I really should be sleeping right now, or working, but I'm in serious blog withdrawal, mostly with the sense of sadness that all those clever things I thought to write over the last few days have lost their urgency (and, in some cases, their cleverness) and are soon to be forgotten, without ever having been read by you, dear Reader.
I'm grumpy and tired.
Yesterday opened up a floodgate of feelings of incompetence in the motherhood department, mostly because I have no idea where in this town (or any other, for that matter) to get my baby a decent haircut, sensible shoes, and a spiffy autumn hat. As if somehow I should've been imbued with this privileged sociogeographical knowledge along with some of those other weird mommy instincts that may or may not have some some basis in biology. It's all about survival of the fittest, but the fittest, it seems, are not about the shoes and the hats.
The mommy-failure syndrome was offset slightly this morning: effortlessly and not yet caffeinated I made muffins for breakfast! Of course they were of the instamix just-add-water variety, but Helena didn't know that, and she loved them (and me by extension).
It's a little confusing that Helena pronounces "muffins" in very much the same way as she does "mouse." We are slowly getting the hang of this language-communication problem. Context really is everything. We did not have mouse for breakfast, nor are there any muffins in Fantasia (a recent discovery of Helena's. Yes, I know it's Disney. Just shoot me already.).
We have verifiable counting! One, doo, fwee (but sometimes twa — that's "trois" — she's bilingual, don't you know), fo, and then we fall off track a little and skip to six, though I wonder if it might not be "cinq," and on to eight and nine. She's taken to "counting" spontaneously, usually to accompany stair-climbing.
Helena is fascinated with the diapering process, trying to practice it on herself and any poor toy she sets her eyes on. Today it was creepy-doll stretched out on the change table. Helena got her hands on the handiwipes, pulled a few out of the box, thoroughly wiped creepy-doll, and made a big show of disposing of the wipes in the waste basket before blanketing her doll with the cloth diapers I still keep around.

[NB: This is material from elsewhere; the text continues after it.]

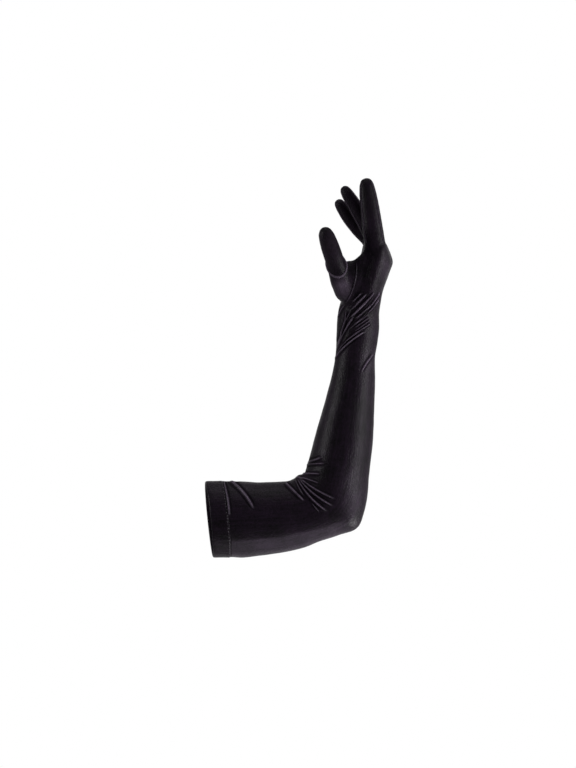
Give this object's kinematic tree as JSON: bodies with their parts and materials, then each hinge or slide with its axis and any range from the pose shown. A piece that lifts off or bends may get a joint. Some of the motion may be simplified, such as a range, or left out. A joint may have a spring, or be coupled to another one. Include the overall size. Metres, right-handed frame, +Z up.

(It's been almost a year since creepy-doll came to stay. I can't get over how creepy this doll is, in a very Gorey way.)
I should tell you about The Most Incredibly Brilliant Blog in the World. It's a little lacking in brilliance, and it's not updated nearly as often as one would like, but there you have it.
About a week ago, I played sick for an evening (I even lost my voice for a few hours); I wrapped up in blankets and read in bed. The Grim Grotto, the eleventh in a series of unfortunate events as chronicled by Lemony Snicket.
Maybe cuz I was sick, maybe I'm simply tiring of Count Olaf's antics and the "cleverness" of those Baudelaire orphans, maybe I've lost my sense of wonder at the world. It just didn't grip me. Not the way the previous book showed real character development and plot-thickening.
Still, it was a veritable fungal delicacy, made all the more appetizing after the fact. Coincidentally, a few days ago I was editing a chapter on fungal infections. Spores in the lungs. This greatly enhanced my appreciation of The Grim Grotto, not for the supplemental knowledge per se, but for a fuller understanding of the grimness, a deeper immersion into the story's ambiance.
For the record, there is somewhere in the world, someone striving for peace.
J-F's been taking Helena to the park weekend mornings, so I can try to get some work done. I miss the park.
Weekday mornings when we're getting her dressed she starts talking about going to the park and feeding the ducks, and this makes me feel incredibly guilty, as if I'm depriving her of one the basic joys of toddlerhood and instead cruelly shipping her off to a heartless government institution for the day.
But most days of late, when J-F brings her to bed in the morning — Helena has her bottle and we try to wake up and there's always a cat or two hanging about and I genuinely feel that I'm surrounded by love — so much of it — where did it come from? — it makes me want to cry.